London — The poorest countries risk a greater dependence on food imports unless more is invested in their rural agriculture industries as people move toward cities, according to the UN.
As urban populations rise, diets are changing and consumption of foods like meat, fruit and vegetables are set to rise, according to the UN’s Food and Agriculture Organisation. To meet that extra demand, rural areas will need more investment both on and off farms to improve output and sustainability.
Less-developed nations will add about 1 billion people by 2030, with the fastest increase taking place in urban areas, according to the FAO. In places like sub-Saharan Africa and Asia, small-scale and family farmers produce 80% of food supplies, while urban areas consume the bulk.

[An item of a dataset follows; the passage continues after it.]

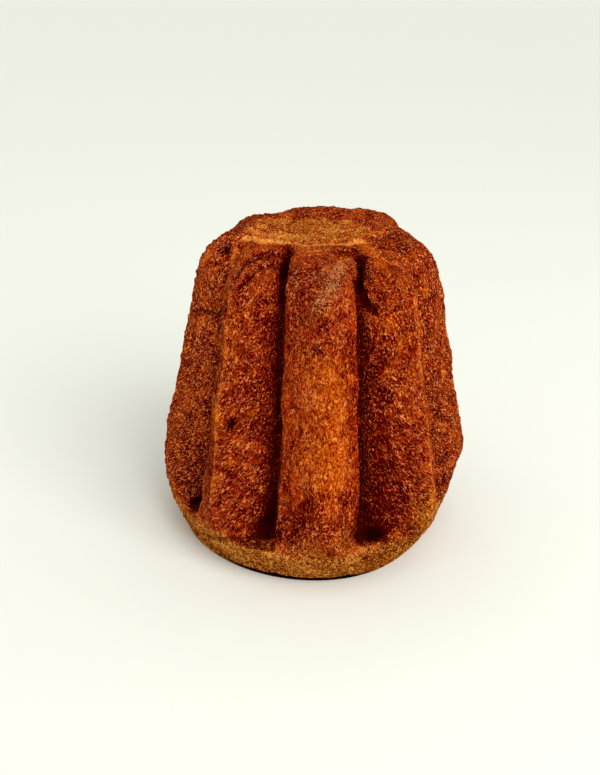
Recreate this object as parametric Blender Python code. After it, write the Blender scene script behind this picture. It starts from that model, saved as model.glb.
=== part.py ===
"""A pandoro: a tall, tapered, eight-ridged star loaf standing on its wide end.

The loaf is one solid. It is lofted upwards from a flat round foot: a smooth band that swelled
over the mould's rim, eight ridges with deep grooves between them, rounded shoulders and a
shallow dished top. Metres, +Z up, origin on the surface it stands on.
"""
import math

import bmesh
import bpy

# Driving dimensions
HEIGHT = 0.1965            # level of the dished top's edge
FOOT_RADIUS = 0.0815       # flat face that the loaf stands on
RIM_RADIUS = 0.1030        # widest place, at the ridges' lower corners
RIM_HEIGHT = 0.0440        # how high those corners stand
TAPER = 0.186              # what a ridge draws in for each metre of height
SHOULDER_HEIGHT = 0.1700   # where the ridges start to round over
SHOULDER_TURN = math.radians(66)   # how far they have turned over at the edge of the top
TOP_RADIUS = 0.0375        # edge of the dished top
DISH_DEPTH = 0.0030        # how far the top sags in the middle

# The star's section
RIDGES = 8
GROOVE_CUT = 0.25          # groove depth as a share of the ridge's radius
TOP_CUT = 0.05             # the same at the edge of the top
SLIT = (0.85, 0.97)        # where the wall of the groove's narrow slit starts and ends
LEDGE = (0.0290, 0.0425)   # heights between which the grooves run out into the band
BAND_BULGE = 0.70          # curve of the band from the foot to the rim
BAND_SPACING = 1.4         # its rings lie closer together towards the foot

# Unevenness of a baked loaf, ridge by ridge, counted anticlockwise from the front one
FRONT_TURN = math.radians(5.0)
RIDGE_TURN = tuple(math.radians(turn) for turn in (0, 0, 0, 2, 0, -2, 0, 1.5))
GROOVE_TURN = tuple(math.radians(turn) for turn in (-2.2, -3, 1.5, 0, -1, 0, 4.5, 1.3))
SLIT_SHARE = (0.26, 0.12, 0.20, 0.22, 0.18, 0.20, 0.12, 0.26)   # part of each groove's depth
EDGE_SOFTNESS = (0.20, 0.07, 0.10, 0.14, 0.10, 0.14, 0.08, 0.06)   # rounding of each edge
REACH_LOW = (1.0, 0.995, 1.035, 1.0, 1.0, 1.0, 0.995, 0.990)
REACH_TOP = (1.0, 0.975, 1.005, 1.10, 1.0, 0.93, 0.925, 0.98)
LEAN = -0.0060             # the top stands this far to one side of the rim
LEAN_CURVE = 1.2
FOOT_SHIFT = (-0.0005, -0.0030)
FOOT_BLEND = (0.020, 0.060)
RIM_TILT = 0.08            # rise of the rim towards the back, per metre
RIM_BLEND = 0.095          # height where that rise has faded out
DRAWN_SIDE = math.radians(62)
DRAWN_WIDTH = 0.55         # radians over which the foot draws in on that side
DRAWN_IN = 0.05
SHOULDER_SWELL = (0.002, 0.005, 0.005, 0.006, 0.005, 0.002, 0.003, 0.002)   # fuller shoulders
TOP_SHIFT = (-0.0040, 0.0030)   # the dished top sits off the loaf's axis
TOP_TILT = 0.055           # rise of the top towards the back, per metre
LUMPS = ((0.004, 0.040, 0.020, 0.0035), (0.050, 0.034, 0.026, 0.0065))   # x, y, radius, height

# Fineness of the loft
STEPS_PER_RIDGE = 16
BAND_RINGS = 13
FLUTE_RINGS = 9
SHOULDER_RINGS = 9
TOP_RINGS = 5

CRUST_COLOUR = (0.27, 0.065, 0.012, 1.0)


def smooth_step(low, high, value):
    """Rise from 0 to 1 between low and high."""
    share = min(1.0, max(0.0, (value - low) / (high - low)))
    return share * share * (3.0 - 2.0 * share)


def profile():
    """List each ring from the foot to the top: height, ridge radius, groove cut, share of swell."""
    rings = []
    for step in range(BAND_RINGS):
        share = (step / BAND_RINGS) ** BAND_SPACING
        height = RIM_HEIGHT * share
        radius = FOOT_RADIUS + (RIM_RADIUS - FOOT_RADIUS) * share ** BAND_BULGE
        rings.append((height, radius, GROOVE_CUT * smooth_step(*LEDGE, height), 0.0))
    for step in range(FLUTE_RINGS):
        height = RIM_HEIGHT + (SHOULDER_HEIGHT - RIM_HEIGHT) * step / FLUTE_RINGS
        rings.append((height, ridge_radius(height), GROOVE_CUT, 0.0))
    shoulder_radius = ridge_radius(SHOULDER_HEIGHT)
    for step in range(SHOULDER_RINGS + 1):
        turn = SHOULDER_TURN * step / SHOULDER_RINGS
        height = SHOULDER_HEIGHT + (HEIGHT - SHOULDER_HEIGHT) * math.sin(turn) / math.sin(SHOULDER_TURN)
        fade = (math.cos(turn) - math.cos(SHOULDER_TURN)) / (1.0 - math.cos(SHOULDER_TURN))
        radius = TOP_RADIUS + (shoulder_radius - TOP_RADIUS) * fade
        cut = TOP_CUT + (GROOVE_CUT - TOP_CUT) * math.sqrt(fade)
        rings.append((height, radius, cut, 4.0 * fade * (1.0 - fade)))
    for step in range(1, TOP_RINGS):
        share = 1.0 - step / TOP_RINGS
        height = HEIGHT - DISH_DEPTH * (1.0 - share * share)
        rings.append((height, TOP_RADIUS * share, TOP_CUT * share, 0.0))
    return rings


def ridge_radius(height):
    """Radius of a ridge's edge on the straight taper above the rim."""
    return RIM_RADIUS - TAPER * (height - RIM_HEIGHT)


def lobe(ridge, across):
    """Shape of one ridge's section: 1 on its edge, 0 in the grooves beside it."""
    offset = min(1.0, abs(across))
    softness = EDGE_SOFTNESS[ridge]
    fall = math.hypot(offset, softness) - softness
    flank = 1.0 - fall / (math.hypot(1.0, softness) - softness)
    slit = SLIT_SHARE[ridge if across > 0.0 else ridge - 1]
    return (1.0 - slit) * flank + slit * (1.0 - smooth_step(*SLIT, offset))


def reach(ridge, height):
    """How far one ridge stands out at a height, as a share of the even star."""
    share = height / HEIGHT
    return REACH_LOW[ridge] + (REACH_TOP[ridge] - REACH_LOW[ridge]) * share


def bearing(ridge, across):
    """Direction of a point from the axis, from the front ridge anticlockwise."""
    half = math.pi / RIDGES
    middle = 2 * ridge * half + RIDGE_TURN[ridge]
    if across < 0.0:
        groove = (2 * ridge - 1) * half + GROOVE_TURN[ridge - 1]
    else:
        groove = (2 * ridge + 1) * half + GROOVE_TURN[ridge]
    return FRONT_TURN + middle + (groove - middle) * abs(across)


def place(ridge, across, height, radius, cut, swell):
    """Place one point of the crust: across runs from -1 to 1 over its ridge."""
    turn = bearing(ridge, across)
    beside = 0.5 * abs(across)
    neighbour = (ridge + (1 if across > 0 else -1)) % RIDGES
    stretch = reach(ridge, height) * (1.0 - beside) + reach(neighbour, height) * beside
    fullness = SHOULDER_SWELL[ridge] * (1.0 - beside) + SHOULDER_SWELL[neighbour] * beside
    low = 1.0 - smooth_step(*FOOT_BLEND, height)
    stretch += (1.0 - stretch) * 0.5 * low
    away = (turn - DRAWN_SIDE + math.pi) % (2.0 * math.pi) - math.pi
    stretch *= 1.0 - DRAWN_IN * math.exp(-(away / DRAWN_WIDTH) ** 2) * low
    length = (radius * stretch + fullness * swell) * (1.0 - cut * (1.0 - lobe(ridge, across)))
    rise = max(0.0, height - RIM_HEIGHT) / (HEIGHT - RIM_HEIGHT)
    high = smooth_step(0.5 * (SHOULDER_HEIGHT + HEIGHT), HEIGHT, height)
    x = length * math.sin(turn) + LEAN * rise ** LEAN_CURVE + FOOT_SHIFT[0] * low + TOP_SHIFT[0] * high
    y = -length * math.cos(turn) + FOOT_SHIFT[1] * low + TOP_SHIFT[1] * high
    return x, y, height + rim_lift(y, height) + top_lift(x, y, height)


def rim_lift(y, height):
    """Slope of the rim: lower in front, higher behind, nothing at the foot or well above it."""
    below = min(1.0, height / RIM_HEIGHT)
    return RIM_TILT * y * below * (1.0 - smooth_step(RIM_HEIGHT, RIM_BLEND, height))


def top_lift(x, y, height):
    """Extra height of the top: a slight tilt, and the lumps on its back and right shoulders."""
    rise = TOP_TILT * y
    for lump_x, lump_y, radius, lump in LUMPS:
        rise += lump * math.exp(-(math.dist((x, y), (lump_x, lump_y)) / radius) ** 2)
    return rise * smooth_step(SHOULDER_HEIGHT, HEIGHT, height)


def spacing(step):
    """Spread the columns over a ridge, closer together towards its grooves."""
    return math.sin(0.5 * math.pi * (2.0 * step / STEPS_PER_RIDGE - 1.0))


def loft_loaf(mesh):
    """Extrude a ring of edges from the foot to the top, ring by ring, and close both ends."""
    shell = bmesh.new()
    columns = RIDGES * STEPS_PER_RIDGE
    bmesh.ops.create_circle(shell, cap_ends=False, segments=columns, radius=FOOT_RADIUS)
    ring = list(shell.verts)
    edges = list(shell.edges)
    steps = [(column // STEPS_PER_RIDGE, spacing(column % STEPS_PER_RIDGE)) for column in range(columns)]
    for level, section in enumerate(profile()):
        if level:
            grown = bmesh.ops.extrude_edge_only(shell, edges=edges)["geom"]
            edges = [item for item in grown if isinstance(item, bmesh.types.BMEdge)]
            ring = [next(edge.other_vert(vert) for edge in vert.link_edges
                         if edge.other_vert(vert) in grown) for vert in ring]
            edges = [edge for edge in edges if all(vert in ring for vert in edge.verts)]
        else:
            foot = ring
        for vert, (ridge, across) in zip(ring, steps):
            vert.co = place(ridge, across, *section)
    shell.faces.new(foot)
    shell.faces.new(ring)
    bmesh.ops.poke(shell, faces=[face for face in shell.faces if len(face.verts) == columns
                                 and face.verts[0].co.z > RIM_HEIGHT])
    bmesh.ops.recalc_face_normals(shell, faces=shell.faces)
    shell.to_mesh(mesh)
    shell.free()


def crust_material():
    """Browned crust, dry and slightly rough."""
    material = bpy.data.materials.new("crust")
    material.use_nodes = True
    shader = material.node_tree.nodes["Principled BSDF"]
    shader.inputs["Base Color"].default_value = CRUST_COLOUR
    shader.inputs["Roughness"].default_value = 0.6
    shader.inputs["Metallic"].default_value = 0.0
    return material


def make_pandoro():
    """Make the loaf as one object."""
    mesh = bpy.data.meshes.new("pandoro")
    loft_loaf(mesh)
    mesh.materials.append(crust_material())
    mesh.shade_smooth()
    mesh.set_sharp_from_angle(angle=math.radians(50))
    loaf = bpy.data.objects.new("pandoro", mesh)
    bpy.context.collection.objects.link(loaf)


for leftover in list(bpy.data.objects):
    bpy.data.objects.remove(leftover)
make_pandoro()
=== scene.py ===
"""Looks of the pandoro: its browned, wrinkled crust, modelled and coloured as one piece.

The crust is extruded ring by ring from a round foot, pressed into an eight-ridged star, smoothed
by subdivision, then creased, pitted and swollen along listed strokes, and given the fine relief of baked
dough.
"""
import math
from types import SimpleNamespace

import bpy
import numpy as np
from mathutils import Matrix, Vector


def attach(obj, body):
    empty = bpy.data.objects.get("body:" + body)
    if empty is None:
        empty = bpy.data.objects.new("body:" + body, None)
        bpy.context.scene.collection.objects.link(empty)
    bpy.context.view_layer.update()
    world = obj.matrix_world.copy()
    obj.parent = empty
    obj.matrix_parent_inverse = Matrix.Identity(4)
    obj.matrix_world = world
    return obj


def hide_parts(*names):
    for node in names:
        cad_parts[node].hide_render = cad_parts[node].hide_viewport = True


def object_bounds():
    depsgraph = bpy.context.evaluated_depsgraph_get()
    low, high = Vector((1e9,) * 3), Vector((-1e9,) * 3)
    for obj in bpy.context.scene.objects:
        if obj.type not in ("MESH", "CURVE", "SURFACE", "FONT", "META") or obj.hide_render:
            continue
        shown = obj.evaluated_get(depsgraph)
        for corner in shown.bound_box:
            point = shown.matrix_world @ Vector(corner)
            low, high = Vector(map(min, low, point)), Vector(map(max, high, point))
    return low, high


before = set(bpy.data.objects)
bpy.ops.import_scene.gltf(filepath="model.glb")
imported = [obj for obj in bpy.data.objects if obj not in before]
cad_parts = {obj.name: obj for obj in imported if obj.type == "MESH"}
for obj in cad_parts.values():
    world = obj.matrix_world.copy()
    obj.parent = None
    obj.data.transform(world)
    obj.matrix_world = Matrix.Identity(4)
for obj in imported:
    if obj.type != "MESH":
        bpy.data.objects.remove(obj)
cad_low, cad_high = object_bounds()
SOLID_WIDTH_MM = 205.2
MM = (cad_high.x - cad_low.x) / SOLID_WIDTH_MM   # a millimetre, taken from the solid's width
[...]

“If farming systems are able to satisfy the emerging demand, urbanization will become an opportunity for more-inclusive growth in rural areas,” the Rome-based FAO said in a report. “If not, urbanisation will open the doors to increasing dependence on food imports.”
Boosting small-scale growers’ productivity and incomes and creating job opportunities outside farms could help reduce rural poverty, the agency said. It may also give people less reason to move to cities and therefore also reduce poverty and malnutrition in urban areas.

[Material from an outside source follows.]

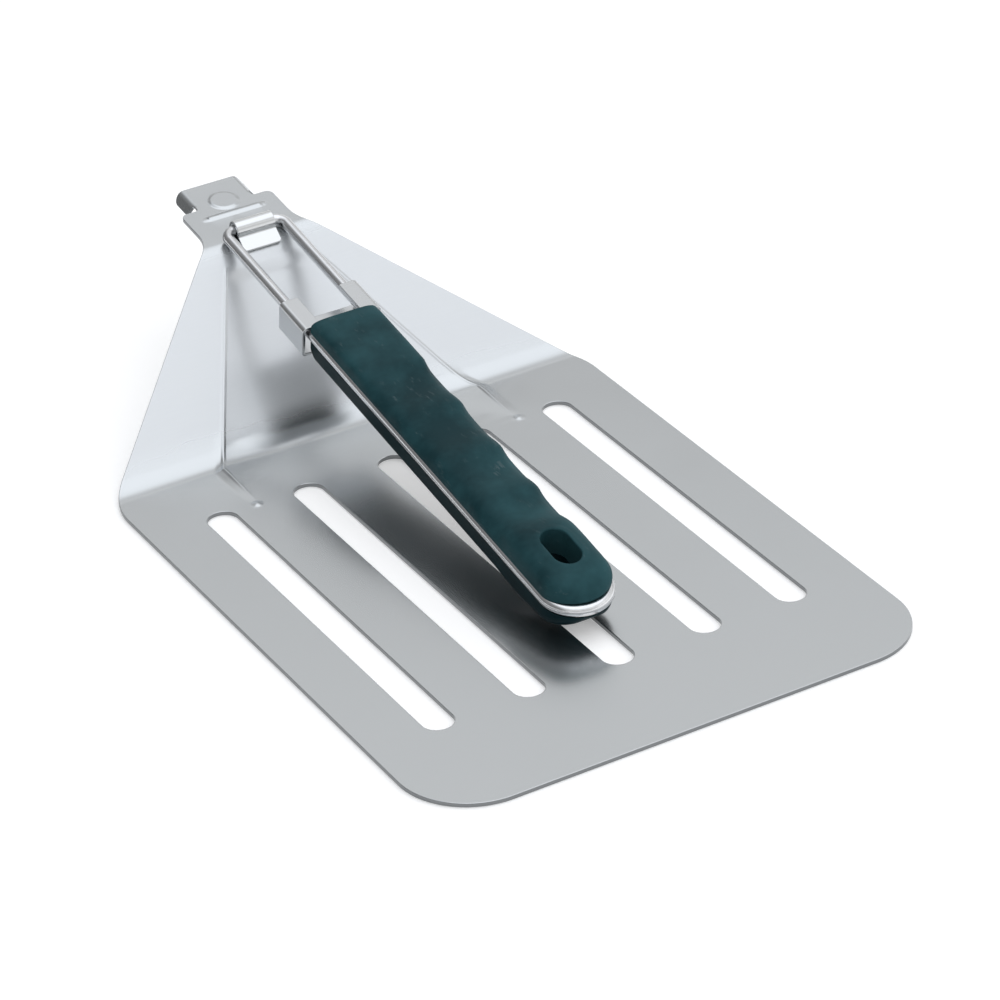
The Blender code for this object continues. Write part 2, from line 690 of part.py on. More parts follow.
def hole_cutter(parent):
    """The hanging hole's oval prism, square to the wires."""
    radius = HOLE_WIDTH / 2
    straight = HOLE_LENGTH / 2 - radius
    points = []
    for end, start_angle in ((HOLE_AT + straight, 0), (HOLE_AT - straight, math.pi)):
        for k in range(9):
            angle = start_angle + math.pi * k / 8
            points.append((radius * math.cos(angle), end + radius * math.sin(angle)))
    bm = extrude_outline(points, lambda p, n: (p[0], p[1], n), 30 * MM)
    return helper(new_object("hole_cutter", bm, None, parent))


def make_grip(rubber, plastic, parent):
    groove = helper(tube("groove_cutter", wire_path(), WIRE_RADIUS + CLEARANCE, 16, None, parent))
    hole = hole_cutter(parent)
    spine = spine_block("spine", SPINE_HALF, SPINE_ROOF + CLEARANCE, SPINE_FROM, SPINE_TO, parent)
    recess = spine_block("spine_recess", SPINE_HALF + CLEARANCE, SPINE_ROOF,
                         SPINE_FROM - CLEARANCE, SPINE_TO + CLEARANCE, parent)
    cover = grip_half("grip_cover", cover_section, COVER_TAIL, rubber, parent)
    boolean(cover, groove, "DIFFERENCE")
    boolean(cover, recess, "DIFFERENCE")
    boolean(cover, hole, "DIFFERENCE")
    core = grip_half("grip_core", core_section, CORE_TAIL, plastic, parent)
    boolean(core, spine, "UNION")
    boolean(core, groove, "DIFFERENCE")
    boolean(core, hole, "DIFFERENCE")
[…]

The growing demand from urban food markets, which consume as much as 70% of food supplies, could benefit the rural agriculture industry, the FAO said. In sub-Saharan Africa alone, the value of urban food markets is projected to more than triple to $500bn in 20 years through 2030.
As well as focusing on boosting food output and productivity, more should be done to strengthen links between farming and nonfarming sectors, the agency said. Policies should also seek to encourage rural entrepreneurship and improve infrastructure.
“Urbanisation thus provides a golden opportunity for agriculture,” the FAO said in the report. “However, it also presents challenges for millions of small-scale family farmers.”